• **Problem details**
Repeat the material below exactly, line for line.

== Given data

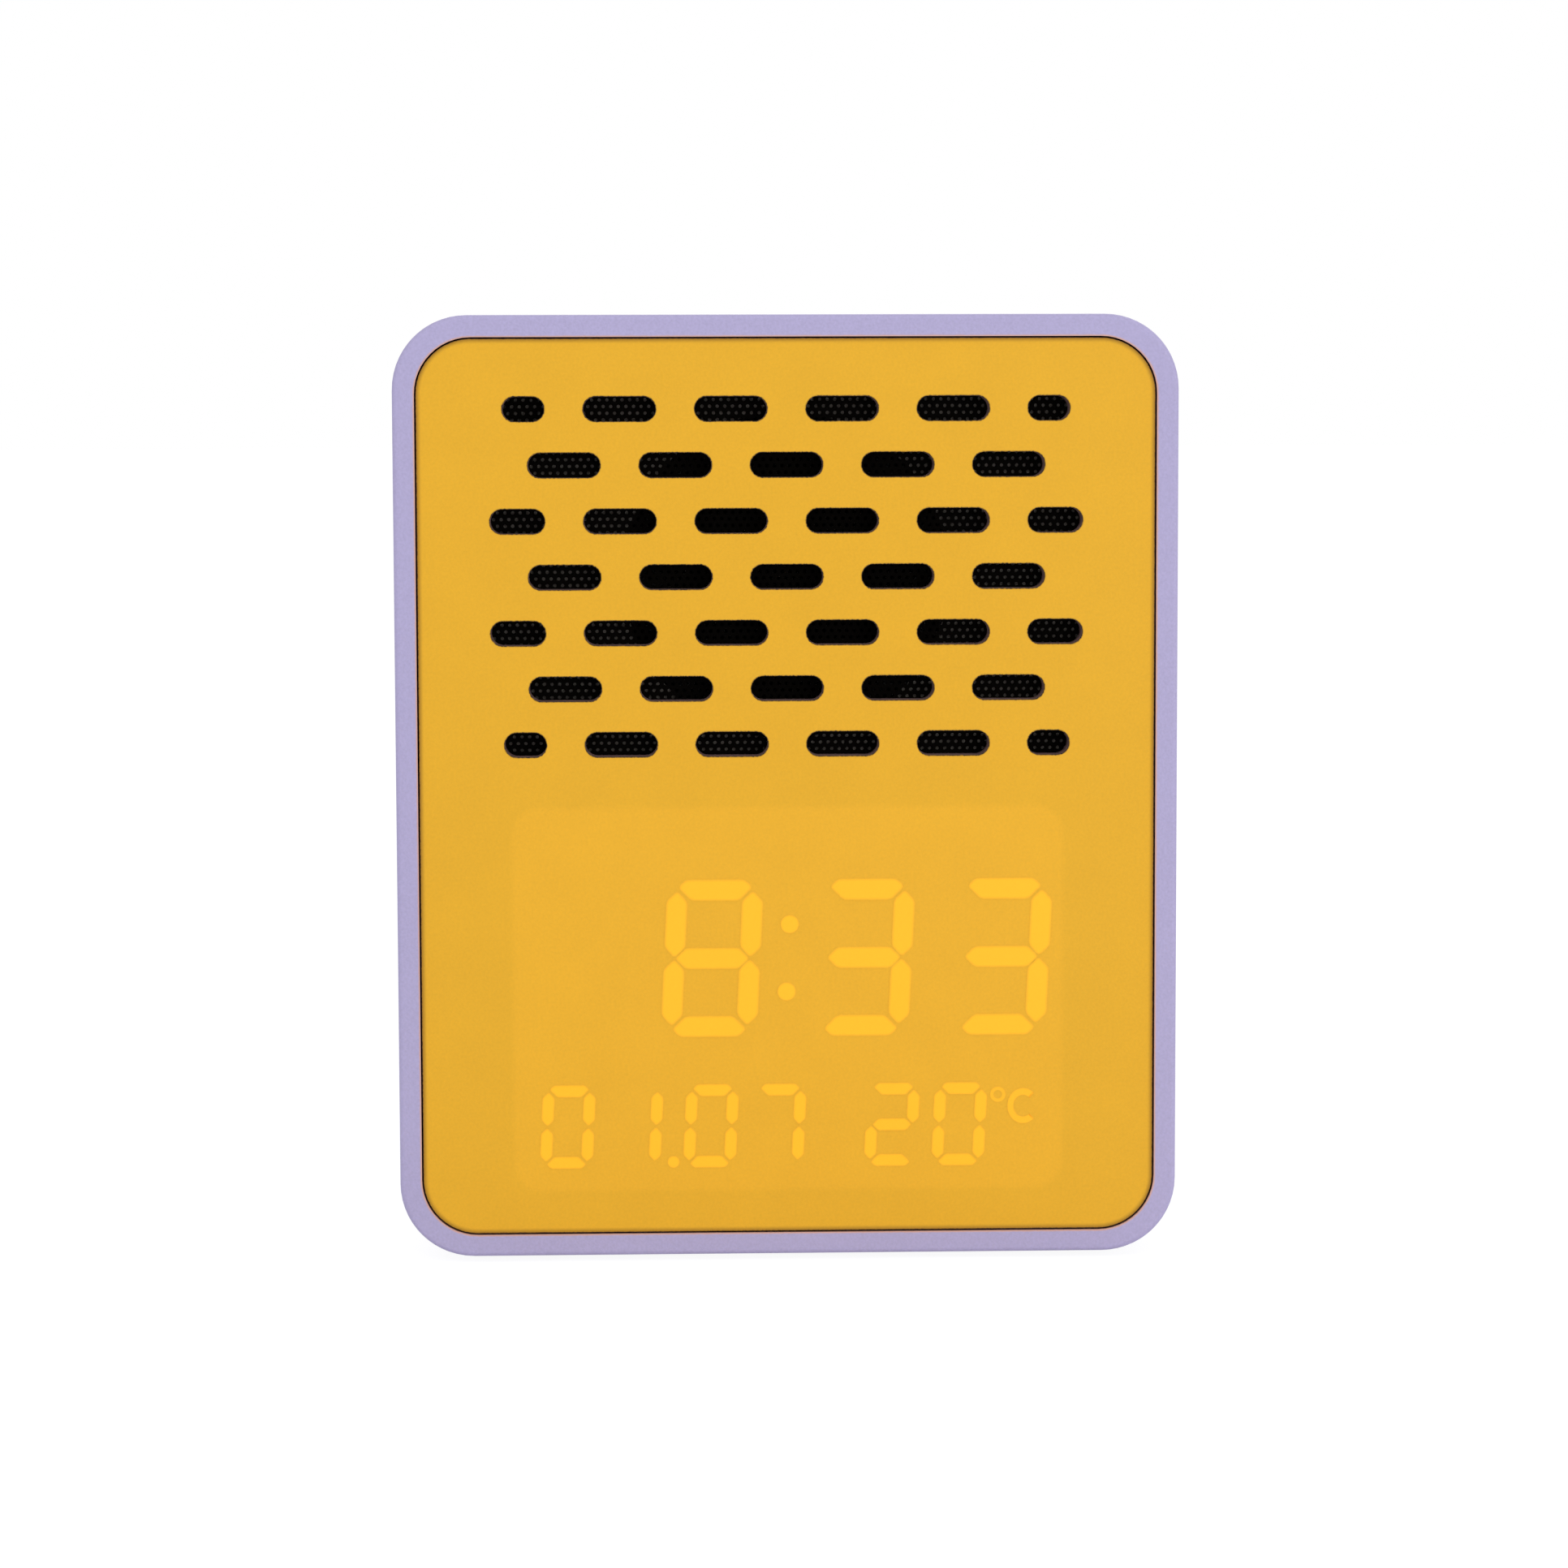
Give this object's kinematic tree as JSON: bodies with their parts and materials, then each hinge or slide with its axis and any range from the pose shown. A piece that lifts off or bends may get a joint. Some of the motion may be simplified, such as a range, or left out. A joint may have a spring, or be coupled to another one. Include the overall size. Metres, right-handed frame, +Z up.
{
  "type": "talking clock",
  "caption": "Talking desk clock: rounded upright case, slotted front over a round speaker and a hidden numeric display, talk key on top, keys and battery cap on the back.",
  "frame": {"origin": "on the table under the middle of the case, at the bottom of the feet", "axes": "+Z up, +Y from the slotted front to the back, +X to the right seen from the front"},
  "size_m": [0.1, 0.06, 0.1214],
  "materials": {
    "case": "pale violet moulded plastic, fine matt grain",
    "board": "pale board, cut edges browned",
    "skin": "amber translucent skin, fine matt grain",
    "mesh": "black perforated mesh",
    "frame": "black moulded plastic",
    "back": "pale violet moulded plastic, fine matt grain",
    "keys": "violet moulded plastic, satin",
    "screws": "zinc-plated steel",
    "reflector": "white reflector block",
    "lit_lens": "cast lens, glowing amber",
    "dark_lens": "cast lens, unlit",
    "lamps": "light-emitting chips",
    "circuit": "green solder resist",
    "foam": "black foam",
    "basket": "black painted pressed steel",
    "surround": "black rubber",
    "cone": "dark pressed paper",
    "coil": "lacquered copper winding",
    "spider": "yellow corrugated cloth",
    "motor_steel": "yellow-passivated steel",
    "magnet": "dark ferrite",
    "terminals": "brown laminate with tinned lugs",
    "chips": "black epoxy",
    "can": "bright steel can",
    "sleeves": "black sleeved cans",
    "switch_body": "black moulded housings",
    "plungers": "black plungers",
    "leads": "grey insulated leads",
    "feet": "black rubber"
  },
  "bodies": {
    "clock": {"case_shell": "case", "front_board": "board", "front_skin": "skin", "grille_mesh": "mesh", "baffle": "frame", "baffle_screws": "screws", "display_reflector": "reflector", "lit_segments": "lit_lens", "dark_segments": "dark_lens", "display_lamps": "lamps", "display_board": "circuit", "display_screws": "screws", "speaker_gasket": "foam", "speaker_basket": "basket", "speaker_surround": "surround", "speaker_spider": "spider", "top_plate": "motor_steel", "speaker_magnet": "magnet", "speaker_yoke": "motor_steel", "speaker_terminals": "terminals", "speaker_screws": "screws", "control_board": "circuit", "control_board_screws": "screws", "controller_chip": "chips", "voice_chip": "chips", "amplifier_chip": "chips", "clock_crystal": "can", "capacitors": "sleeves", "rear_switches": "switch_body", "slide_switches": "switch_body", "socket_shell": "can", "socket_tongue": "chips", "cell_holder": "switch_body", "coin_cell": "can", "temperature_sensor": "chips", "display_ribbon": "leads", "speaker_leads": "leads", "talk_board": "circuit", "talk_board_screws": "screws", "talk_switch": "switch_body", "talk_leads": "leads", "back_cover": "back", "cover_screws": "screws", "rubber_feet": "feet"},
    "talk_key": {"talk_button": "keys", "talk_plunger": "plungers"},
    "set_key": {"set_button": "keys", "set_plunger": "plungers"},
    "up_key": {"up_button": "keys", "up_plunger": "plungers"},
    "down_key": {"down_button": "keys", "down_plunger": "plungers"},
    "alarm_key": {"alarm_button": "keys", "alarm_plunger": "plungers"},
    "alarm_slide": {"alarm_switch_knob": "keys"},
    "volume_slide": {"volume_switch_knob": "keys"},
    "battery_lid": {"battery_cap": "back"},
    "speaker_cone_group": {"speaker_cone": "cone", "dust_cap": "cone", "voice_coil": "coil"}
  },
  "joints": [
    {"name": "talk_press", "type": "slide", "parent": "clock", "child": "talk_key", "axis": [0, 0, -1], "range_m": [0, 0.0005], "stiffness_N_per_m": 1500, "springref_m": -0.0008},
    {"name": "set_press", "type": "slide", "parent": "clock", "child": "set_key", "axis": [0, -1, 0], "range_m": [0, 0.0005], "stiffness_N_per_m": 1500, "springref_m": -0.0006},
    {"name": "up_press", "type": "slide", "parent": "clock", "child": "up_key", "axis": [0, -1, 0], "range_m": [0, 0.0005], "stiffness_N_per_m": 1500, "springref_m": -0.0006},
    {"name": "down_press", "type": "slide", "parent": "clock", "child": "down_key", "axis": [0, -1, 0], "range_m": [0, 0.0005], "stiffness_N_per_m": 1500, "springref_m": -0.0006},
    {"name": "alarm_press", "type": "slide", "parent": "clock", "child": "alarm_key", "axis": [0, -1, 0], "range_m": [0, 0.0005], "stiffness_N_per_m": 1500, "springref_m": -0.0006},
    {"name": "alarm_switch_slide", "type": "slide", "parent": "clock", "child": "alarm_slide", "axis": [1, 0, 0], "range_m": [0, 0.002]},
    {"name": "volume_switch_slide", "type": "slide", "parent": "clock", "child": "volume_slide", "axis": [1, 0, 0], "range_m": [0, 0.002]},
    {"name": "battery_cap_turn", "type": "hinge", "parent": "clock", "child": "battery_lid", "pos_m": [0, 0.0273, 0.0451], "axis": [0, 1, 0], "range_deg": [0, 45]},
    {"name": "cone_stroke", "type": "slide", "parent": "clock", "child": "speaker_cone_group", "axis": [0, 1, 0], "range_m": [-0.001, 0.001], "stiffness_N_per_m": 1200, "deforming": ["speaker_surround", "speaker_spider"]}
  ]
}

====

• **Full answer**
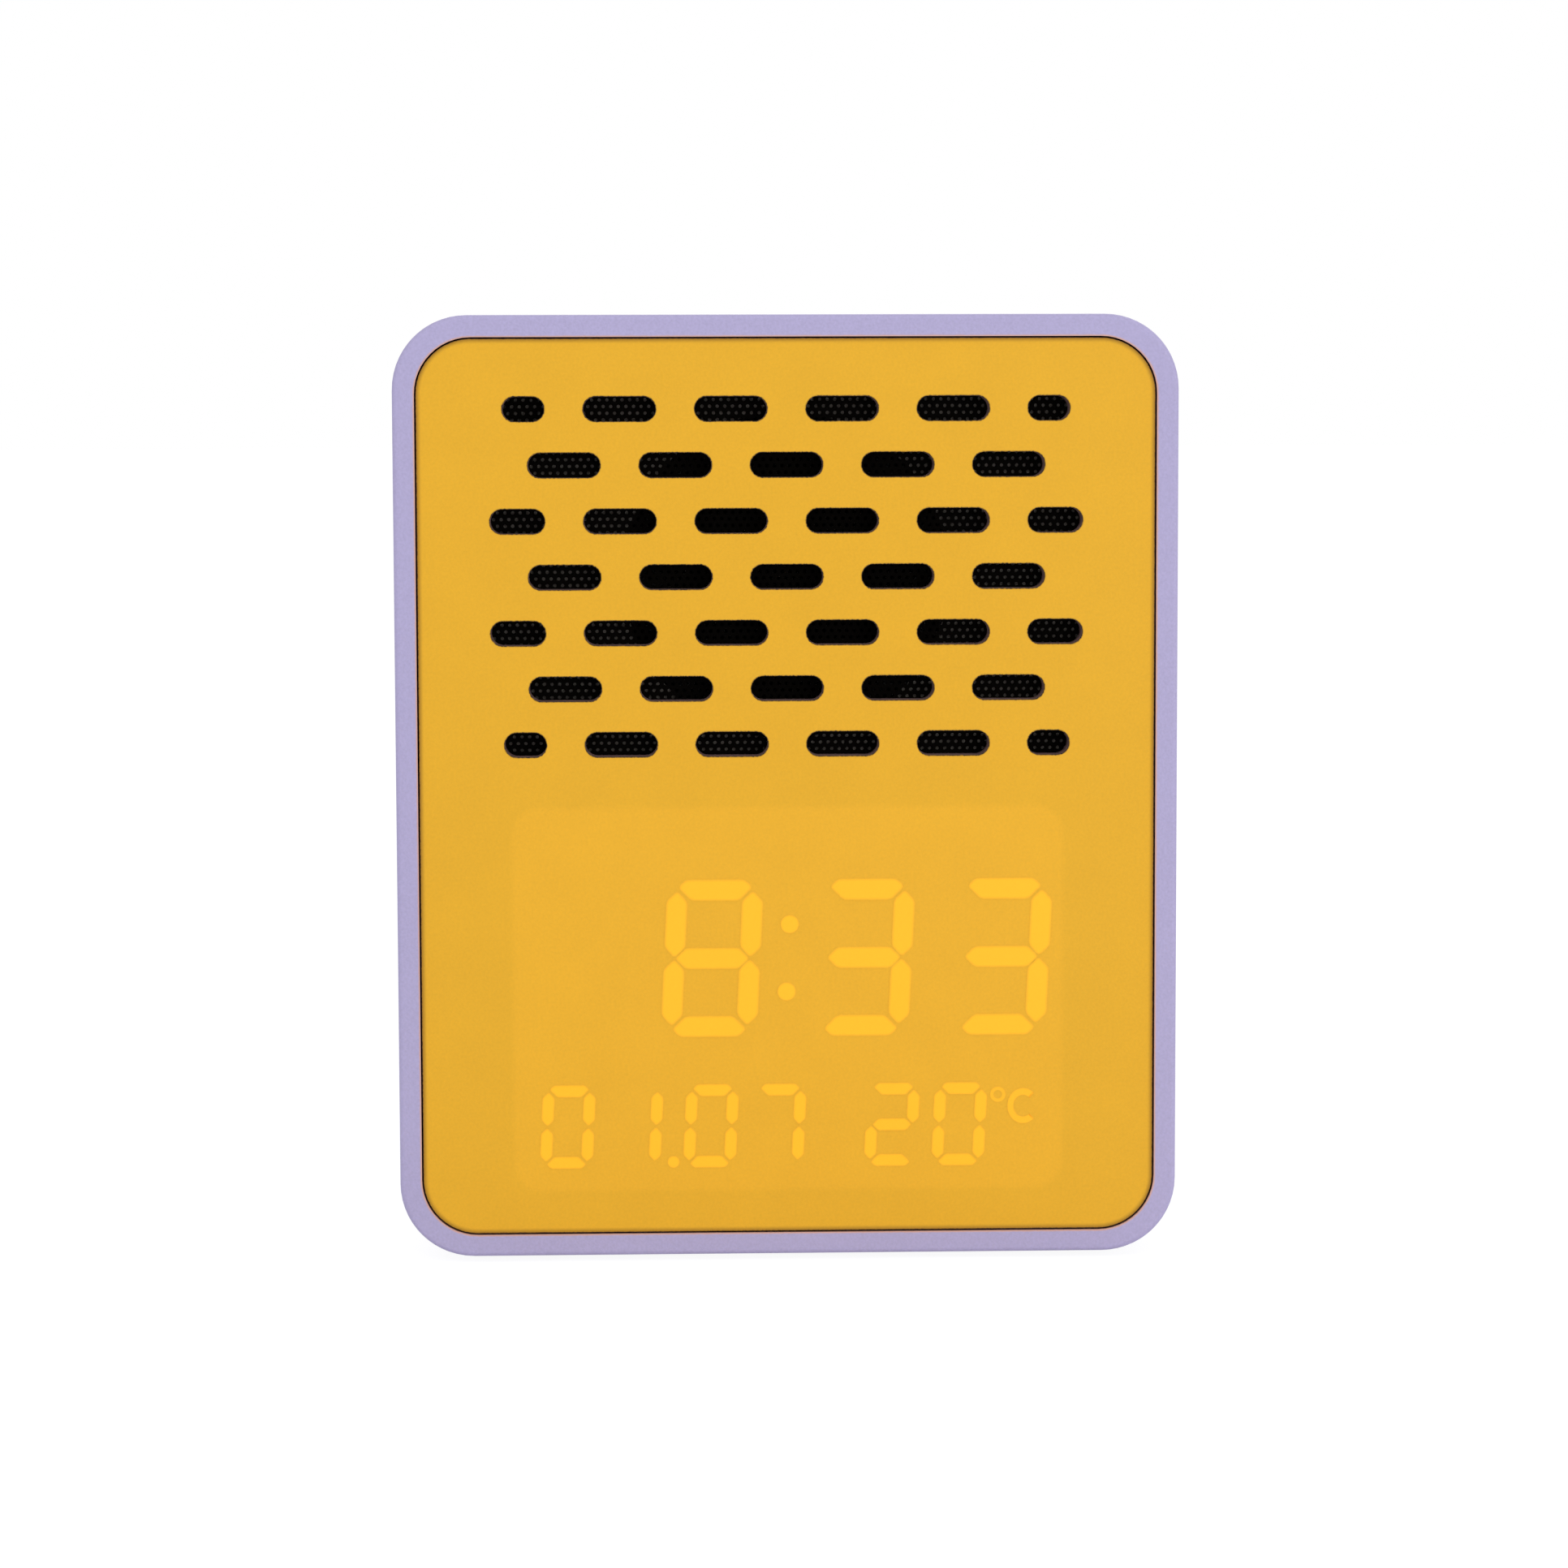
Give this object's kinematic tree as JSON: bodies with their parts and materials, then each hinge or slide with its axis and any range from the pose shown. A piece that lifts off or bends may get a joint. Some of the motion may be simplified, such as a range, or left out. A joint may have a spring, or be coupled to another one. Include the overall size. Metres, right-handed frame, +Z up.
{
  "type": "talking clock",
  "caption": "Talking desk clock: rounded upright case, slotted front over a round speaker and a hidden numeric display, talk key on top, keys and battery cap on the back.",
  "frame": {"origin": "on the table under the middle of the case, at the bottom of the feet", "axes": "+Z up, +Y from the slotted front to the back, +X to the right seen from the front"},
  "size_m": [0.1, 0.06, 0.1214],
  "materials": {
    "case": "pale violet moulded plastic, fine matt grain",
    "board": "pale board, cut edges browned",
    "skin": "amber translucent skin, fine matt grain",
    "mesh": "black perforated mesh",
    "frame": "black moulded plastic",
    "back": "pale violet moulded plastic, fine matt grain",
    "keys": "violet moulded plastic, satin",
    "screws": "zinc-plated steel",
    "reflector": "white reflector block",
    "lit_lens": "cast lens, glowing amber",
    "dark_lens": "cast lens, unlit",
    "lamps": "light-emitting chips",
    "circuit": "green solder resist",
    "foam": "black foam",
    "basket": "black painted pressed steel",
    "surround": "black rubber",
    "cone": "dark pressed paper",
    "coil": "lacquered copper winding",
    "spider": "yellow corrugated cloth",
    "motor_steel": "yellow-passivated steel",
    "magnet": "dark ferrite",
    "terminals": "brown laminate with tinned lugs",
    "chips": "black epoxy",
    "can": "bright steel can",
    "sleeves": "black sleeved cans",
    "switch_body": "black moulded housings",
    "plungers": "black plungers",
    "leads": "grey insulated leads",
    "feet": "black rubber"
  },
  "bodies": {
    "clock": {"case_shell": "case", "front_board": "board", "front_skin": "skin", "grille_mesh": "mesh", "baffle": "frame", "baffle_screws": "screws", "display_reflector": "reflector", "lit_segments": "lit_lens", "dark_segments": "dark_lens", "display_lamps": "lamps", "display_board": "circuit", "display_screws": "screws", "speaker_gasket": "foam", "speaker_basket": "basket", "speaker_surround": "surround", "speaker_spider": "spider", "top_plate": "motor_steel", "speaker_magnet": "magnet", "speaker_yoke": "motor_steel", "speaker_terminals": "terminals", "speaker_screws": "screws", "control_board": "circuit", "control_board_screws": "screws", "controller_chip": "chips", "voice_chip": "chips", "amplifier_chip": "chips", "clock_crystal": "can", "capacitors": "sleeves", "rear_switches": "switch_body", "slide_switches": "switch_body", "socket_shell": "can", "socket_tongue": "chips", "cell_holder": "switch_body", "coin_cell": "can", "temperature_sensor": "chips", "display_ribbon": "leads", "speaker_leads": "leads", "talk_board": "circuit", "talk_board_screws": "screws", "talk_switch": "switch_body", "talk_leads": "leads", "back_cover": "back", "cover_screws": "screws", "rubber_feet": "feet"},
    "talk_key": {"talk_button": "keys", "talk_plunger": "plungers"},
    "set_key": {"set_button": "keys", "set_plunger": "plungers"},
    "up_key": {"up_button": "keys", "up_plunger": "plungers"},
    "down_key": {"down_button": "keys", "down_plunger": "plungers"},
    "alarm_key": {"alarm_button": "keys", "alarm_plunger": "plungers"},
    "alarm_slide": {"alarm_switch_knob": "keys"},
    "volume_slide": {"volume_switch_knob": "keys"},
    "battery_lid": {"battery_cap": "back"},
    "speaker_cone_group": {"speaker_cone": "cone", "dust_cap": "cone", "voice_coil": "coil"}
  },
  "joints": [
    {"name": "talk_press", "type": "slide", "parent": "clock", "child": "talk_key", "axis": [0, 0, -1], "range_m": [0, 0.0005], "stiffness_N_per_m": 1500, "springref_m": -0.0008},
    {"name": "set_press", "type": "slide", "parent": "clock", "child": "set_key", "axis": [0, -1, 0], "range_m": [0, 0.0005], "stiffness_N_per_m": 1500, "springref_m": -0.0006},
    {"name": "up_press", "type": "slide", "parent": "clock", "child": "up_key", "axis": [0, -1, 0], "range_m": [0, 0.0005], "stiffness_N_per_m": 1500, "springref_m": -0.0006},
    {"name": "down_press", "type": "slide", "parent": "clock", "child": "down_key", "axis": [0, -1, 0], "range_m": [0, 0.0005], "stiffness_N_per_m": 1500, "springref_m": -0.0006},
    {"name": "alarm_press", "type": "slide", "parent": "clock", "child": "alarm_key", "axis": [0, -1, 0], "range_m": [0, 0.0005], "stiffness_N_per_m": 1500, "springref_m": -0.0006},
    {"name": "alarm_switch_slide", "type": "slide", "parent": "clock", "child": "alarm_slide", "axis": [1, 0, 0], "range_m": [0, 0.002]},
    {"name": "volume_switch_slide", "type": "slide", "parent": "clock", "child": "volume_slide", "axis": [1, 0, 0], "range_m": [0, 0.002]},
    {"name": "battery_cap_turn", "type": "hinge", "parent": "clock", "child": "battery_lid", "pos_m": [0, 0.0273, 0.0451], "axis": [0, 1, 0], "range_deg": [0, 45]},
    {"name": "cone_stroke", "type": "slide", "parent": "clock", "child": "speaker_cone_group", "axis": [0, 1, 0], "range_m": [-0.001, 0.001], "stiffness_N_per_m": 1200, "deforming": ["speaker_surround", "speaker_spider"]}
  ]
}